TASK DIRECTIONS:
Make an exact copy of all the data.

═══ DATA SHOWN ═══

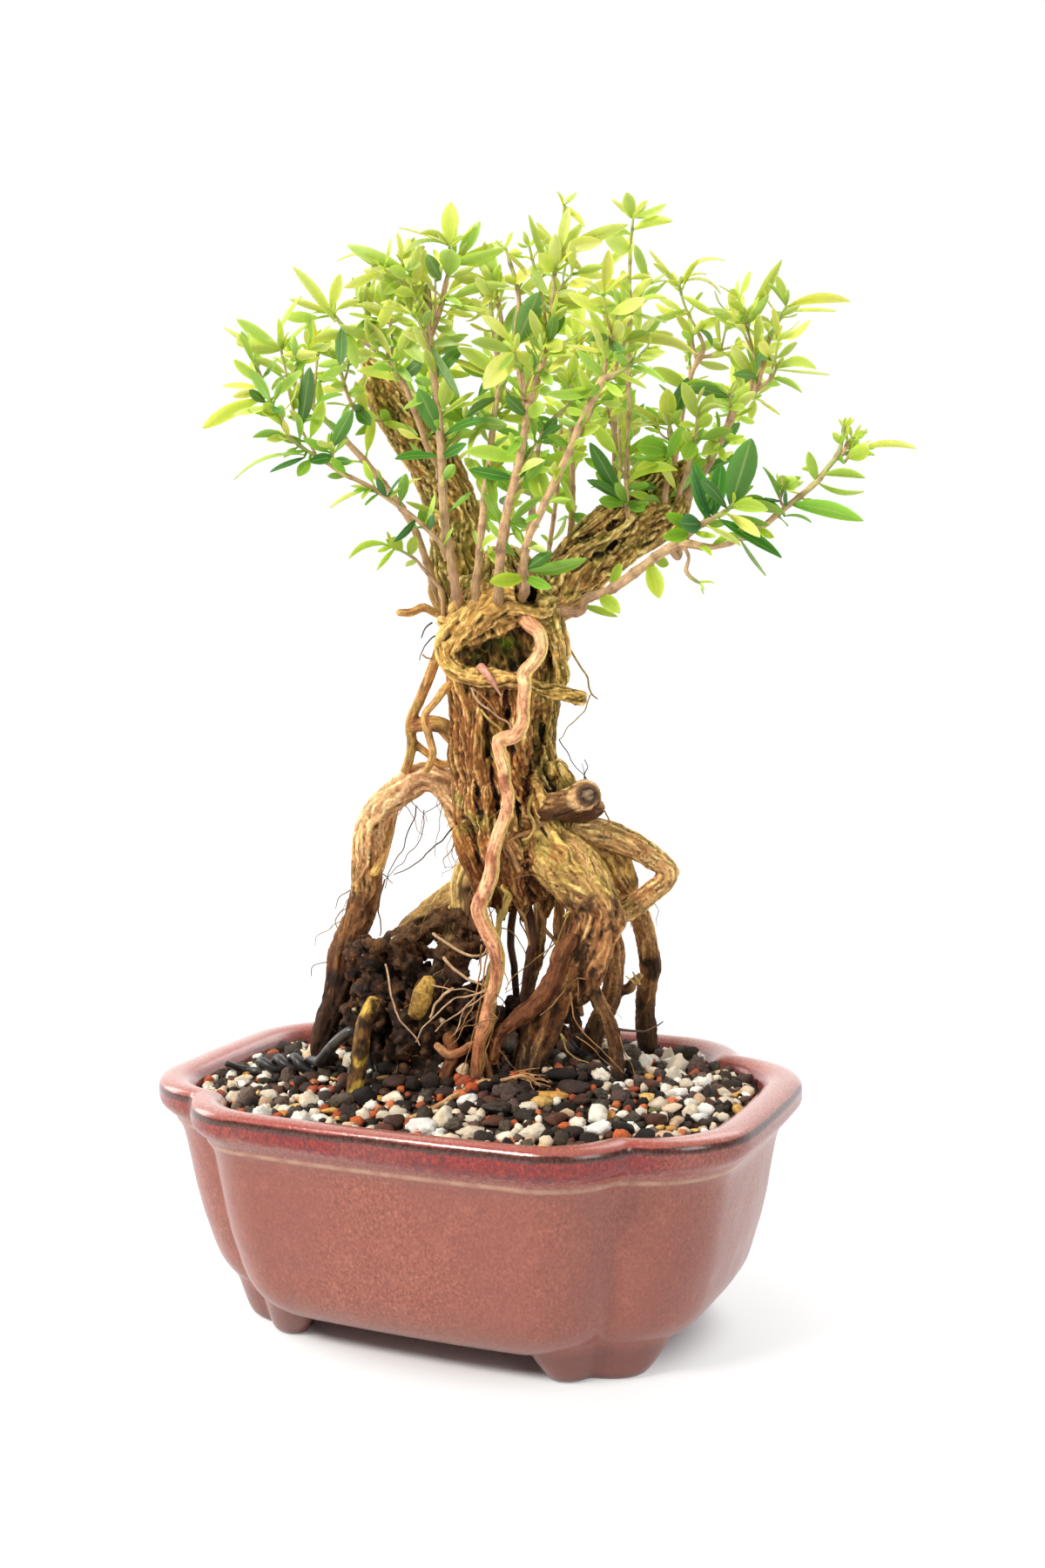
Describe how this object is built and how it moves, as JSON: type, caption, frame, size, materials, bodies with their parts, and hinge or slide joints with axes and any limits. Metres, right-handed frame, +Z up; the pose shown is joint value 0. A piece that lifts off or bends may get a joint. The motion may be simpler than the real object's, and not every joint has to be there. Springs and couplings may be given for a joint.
{
  "type": "bonsai tree",
  "caption": "Serissa bonsai with gnarled exposed roots, mossy forked trunk and open lance-leaved canopy in a glazed lobed oval pot.",
  "frame": {"origin": "centre of the bounding box in plan, at the level the pot's feet stand on", "axes": "+X along the pot's long side to the viewer's right, -Y towards the front, +Z up"},
  "size_m": [0.2412, 0.1755, 0.343],
  "materials": {
    "glaze": "speckled rose-brown satin glaze with a darker red glossy lip",
    "drain_mesh": "matte black",
    "soil": "granular pumice, lava and bark mix",
    "peat": "dark fibrous peat",
    "wire": "matte black sheathed wire",
    "bark": "rough mossy bark",
    "root_bark": "ridged root bark",
    "foliage": "semi-gloss leaves on smooth pinkish tan stems"
  },
  "bodies": {
    "root": {"anchor_wire_a": "wire", "anchor_wire_b": "wire", "back_root_a": "root_bark", "back_root_b": "root_bark", "centre_left_root": "root_bark", "crossing_root": "root_bark", "dead_twig_left": "root_bark", "drain_mesh_left": "drain_mesh", "drain_mesh_right": "drain_mesh", "elbow_root": "root_bark", "far_right_root": "root_bark", "front_aerial_root": "root_bark", "front_right_root": "root_bark", "left_arch_root": "root_bark", "left_main_branch": "bark", "left_mid_root": "root_bark", "left_thin_root_a": "root_bark", "left_thin_root_b": "root_bark", "lower_left_root": "root_bark", "middle_right_root": "root_bark", "pot": "glaze", "right_main_branch": "bark", "right_thick_root": "root_bark", "root_peat": "peat", "shoot_a": "foliage", "shoot_b": "foliage", "shoot_c": "foliage", "shoot_d": "foliage", "shoot_e": "foliage", "shoot_f": "foliage", "shoot_g": "foliage", "shoot_h": "foliage", "shoot_i": "foliage", "shoot_j": "foliage", "shoot_k": "foliage", "shoot_l": "foliage", "shoot_m": "foliage", "shoot_n": "foliage", "shoot_o": "foliage", "shoot_p": "foliage", "shoot_q": "foliage", "shoot_r": "foliage", "shoot_s": "foliage", "shoot_t": "foliage", "shoot_u": "foliage", "shoot_v": "foliage", "shoot_w": "foliage", "shoot_x": "foliage", "shoot_y": "foliage", "shoot_z": "foliage", "small_brown_root": "root_bark", "small_pale_root": "root_bark", "soil_bed": "soil", "stub_root": "root_bark", "trunk": "bark"}
  },
  "joints": []
}
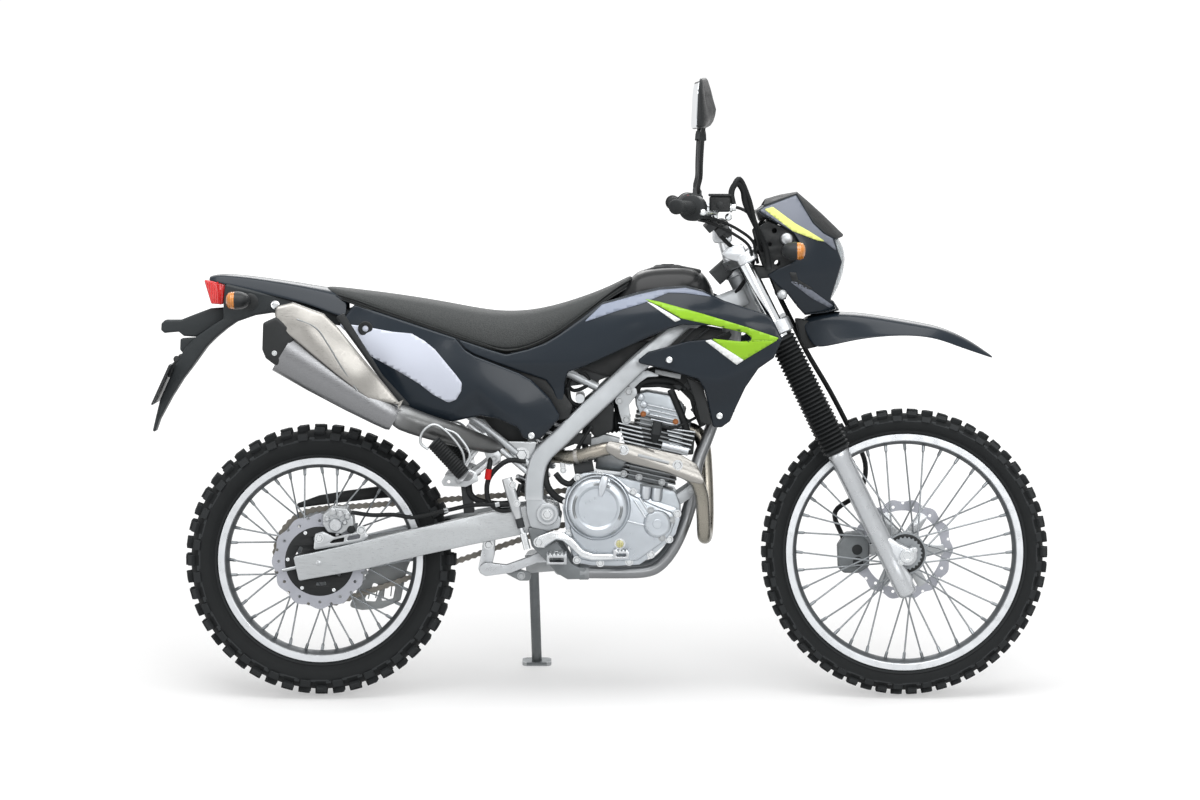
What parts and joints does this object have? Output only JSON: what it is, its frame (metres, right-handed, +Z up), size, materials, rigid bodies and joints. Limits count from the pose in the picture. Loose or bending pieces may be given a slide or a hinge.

═══

FULL SOLUTION:
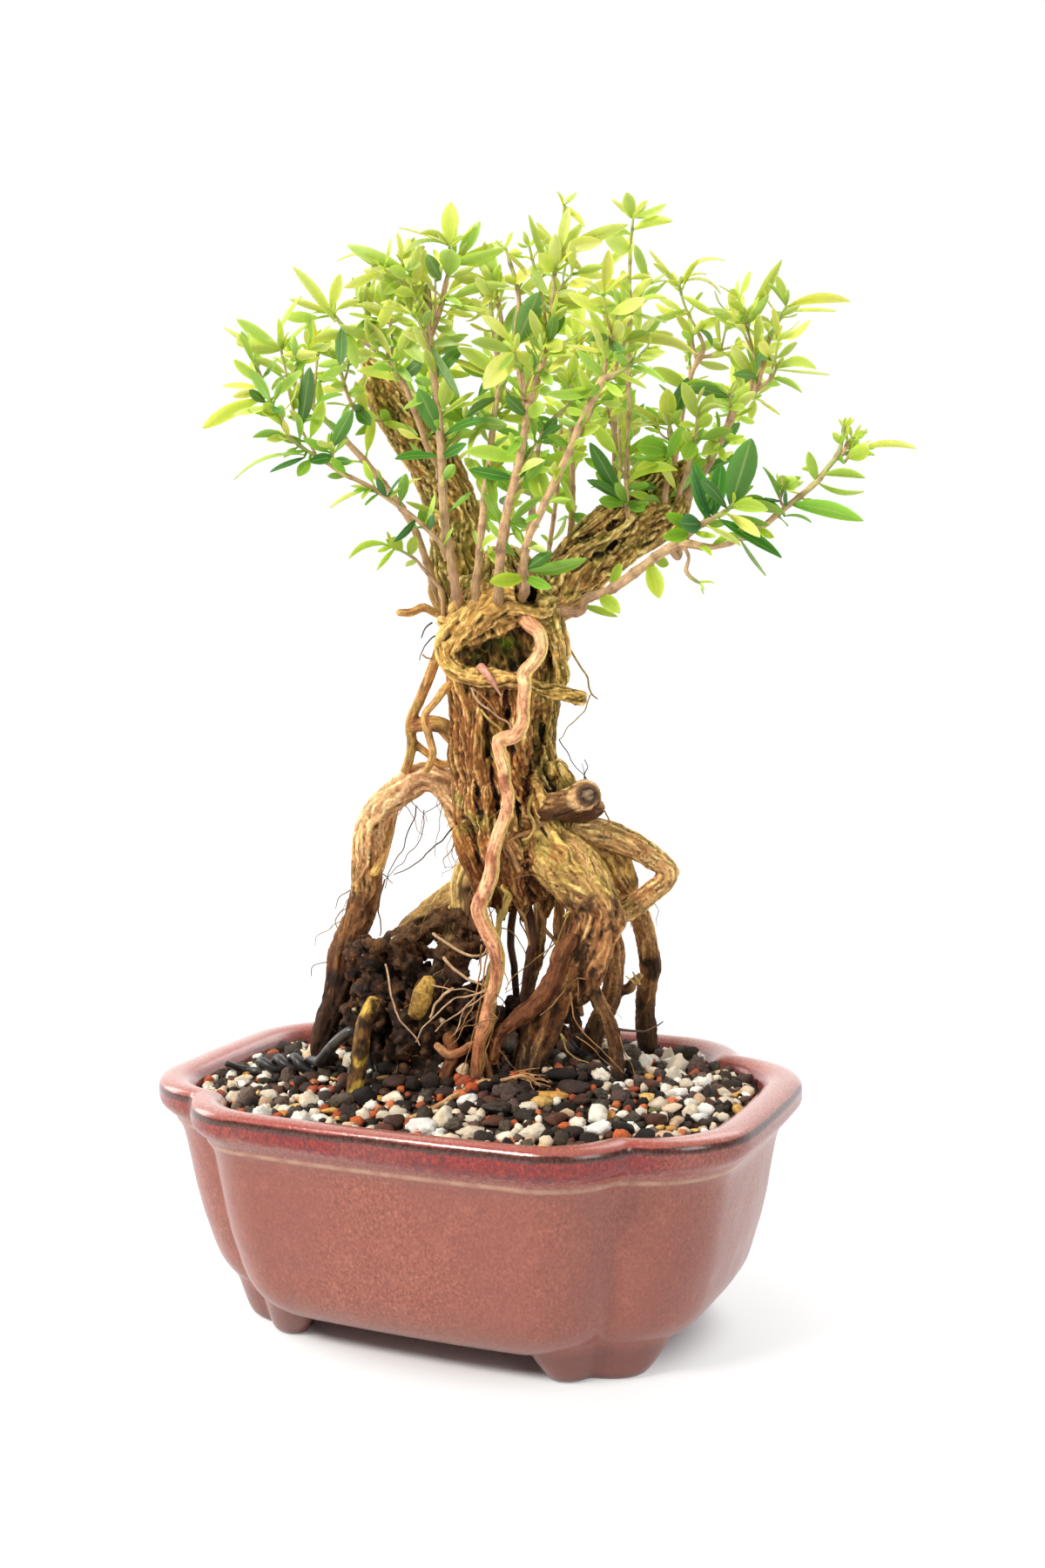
Describe how this object is built and how it moves, as JSON: type, caption, frame, size, materials, bodies with their parts, and hinge or slide joints with axes and any limits. Metres, right-handed frame, +Z up; the pose shown is joint value 0. A piece that lifts off or bends may get a joint. The motion may be simpler than the real object's, and not every joint has to be there. Springs and couplings may be given for a joint.
{
  "type": "bonsai tree",
  "caption": "Serissa bonsai with gnarled exposed roots, mossy forked trunk and open lance-leaved canopy in a glazed lobed oval pot.",
  "frame": {"origin": "centre of the bounding box in plan, at the level the pot's feet stand on", "axes": "+X along the pot's long side to the viewer's right, -Y towards the front, +Z up"},
  "size_m": [0.2412, 0.1755, 0.343],
  "materials": {
    "glaze": "speckled rose-brown satin glaze with a darker red glossy lip",
    "drain_mesh": "matte black",
    "soil": "granular pumice, lava and bark mix",
    "peat": "dark fibrous peat",
    "wire": "matte black sheathed wire",
    "bark": "rough mossy bark",
    "root_bark": "ridged root bark",
    "foliage": "semi-gloss leaves on smooth pinkish tan stems"
  },
  "bodies": {
    "root": {"anchor_wire_a": "wire", "anchor_wire_b": "wire", "back_root_a": "root_bark", "back_root_b": "root_bark", "centre_left_root": "root_bark", "crossing_root": "root_bark", "dead_twig_left": "root_bark", "drain_mesh_left": "drain_mesh", "drain_mesh_right": "drain_mesh", "elbow_root": "root_bark", "far_right_root": "root_bark", "front_aerial_root": "root_bark", "front_right_root": "root_bark", "left_arch_root": "root_bark", "left_main_branch": "bark", "left_mid_root": "root_bark", "left_thin_root_a": "root_bark", "left_thin_root_b": "root_bark", "lower_left_root": "root_bark", "middle_right_root": "root_bark", "pot": "glaze", "right_main_branch": "bark", "right_thick_root": "root_bark", "root_peat": "peat", "shoot_a": "foliage", "shoot_b": "foliage", "shoot_c": "foliage", "shoot_d": "foliage", "shoot_e": "foliage", "shoot_f": "foliage", "shoot_g": "foliage", "shoot_h": "foliage", "shoot_i": "foliage", "shoot_j": "foliage", "shoot_k": "foliage", "shoot_l": "foliage", "shoot_m": "foliage", "shoot_n": "foliage", "shoot_o": "foliage", "shoot_p": "foliage", "shoot_q": "foliage", "shoot_r": "foliage", "shoot_s": "foliage", "shoot_t": "foliage", "shoot_u": "foliage", "shoot_v": "foliage", "shoot_w": "foliage", "shoot_x": "foliage", "shoot_y": "foliage", "shoot_z": "foliage", "small_brown_root": "root_bark", "small_pale_root": "root_bark", "soil_bed": "soil", "stub_root": "root_bark", "trunk": "bark"}
  },
  "joints": []
}
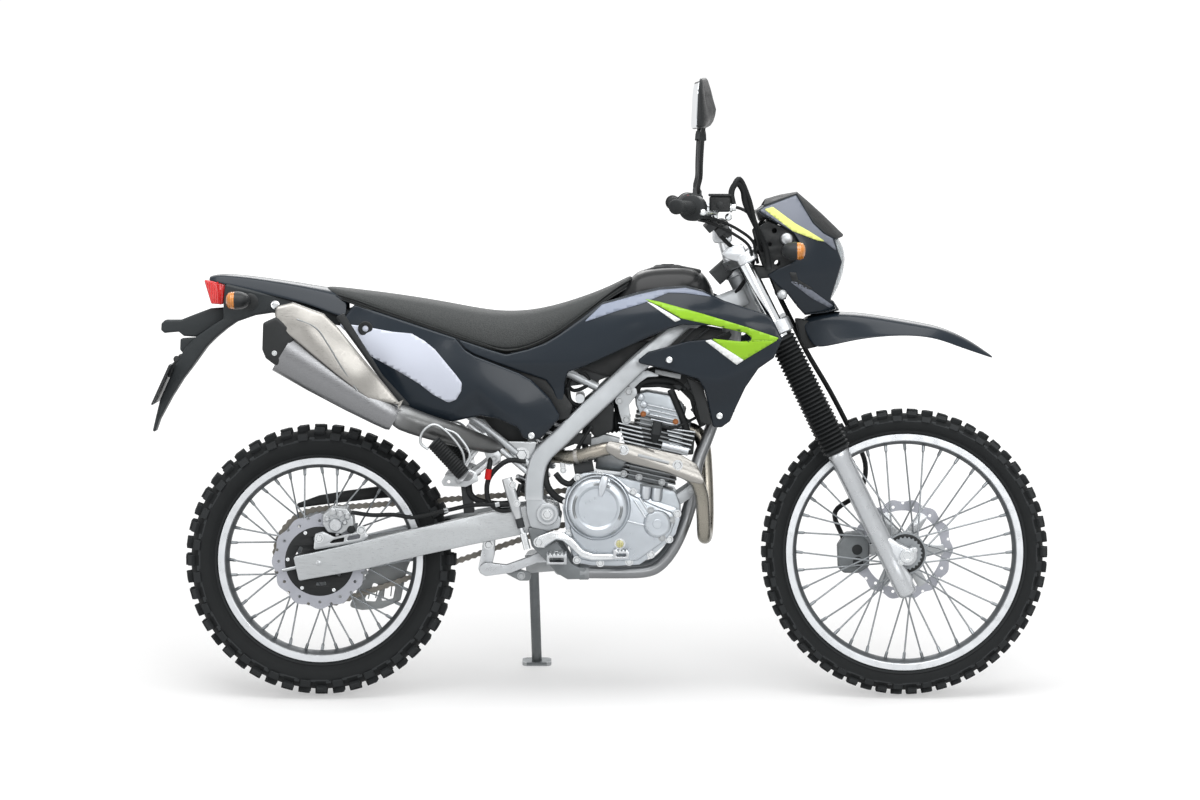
What parts and joints does this object have? Output only JSON: what it is, its frame (metres, right-handed, +Z up), size, materials, rigid bodies and joints. Limits count from the pose in the picture. Loose or bending pieces may be given a slide or a hinge.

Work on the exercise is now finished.